Monday, September 29, 2008

Walking off the pounds!

Things within the past week have been going pretty good for me. I've been feeling better, haven't had as many attacks as usual and I'm starting to exercise. I've heard from a lot of people, even my doctor that exercise helps anxiety. It will also help my depression too since my weight makes me depressed. I've been "walking at home", it's great. For those of you who have no clue what I'm talking about here's a link that explains about the videos. http://www.lesliesansone.com/walk/ The DVD is very easy, simple and straight forward. It gets me moving, feeling better and makes me feel less sluggish. So far I've done it four times, each time it gets a bit harder for me, but I'm determined. I would honestly recommend this video work out to anyone! It's easy and you feel so good afterwards. I may be sore right now, but at least I know it's working. I can't wait when I actually start loosing the weight, I will be so proud of myself. After the birth of my son I gained 40 pounds on top of being overweight... It made me feel so ugly and depressed. So I hope I can stick with this video and start shedding some pounds. Once my body gets use to the work out, I'll change my eating habits. My eating habits aren't horrible... but I love carbs... I can't help it haha! So wish me luck everyone on my weight loss journey, I'll be needing it!

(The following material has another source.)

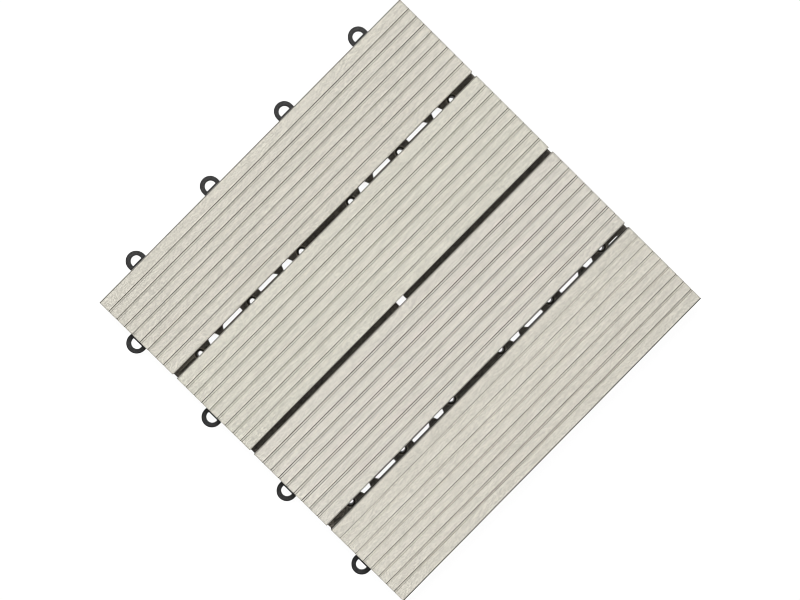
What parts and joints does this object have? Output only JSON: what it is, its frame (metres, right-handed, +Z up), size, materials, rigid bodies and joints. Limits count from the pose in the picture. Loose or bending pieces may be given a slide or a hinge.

Monday, September 22, 2008

Green Eyed Monster

I’m so envious of all the normal happy people out there... Why can’t we all just wake up, be happy and live?? Why must some of us have to rely on pills to level us out?? It maddens me… Well not so much maddens me then makes me jealous haha! I look around and see numerous people without a care in the world, especially my friends. I envy them to be honest... Deep down inside I want to be care free and not worry about anything. I just wish sometimes they cared enough about me, it seems lately they just don't want to bother. I enjoy being there for them when the going gets tough, I want them to open and talk to me... but it would be nice if they cared enough to ask me how I'm doing, and not always talk about them. They never seem to want to hear about my problems, fears, dreams etc., it's always about themselves. I'm always last in line because I have a child and can't go out and party and have "fun". Not many of my friends and family understand where I’m coming from, it’s such a relief to find people on this site just like me. It makes me feel better about myself and not so crazy. I hope all my blogger friends feel the same way, isn’t it a relief to know you aren’t alone? I think so! I’d like to thank everyone who has stopped by my blog, read and left a comments. It truly means a lot to me. I’m really enjoying blogging, I hope I keep it up. I normally don’t stick to anything, but I can see myself sticking to this!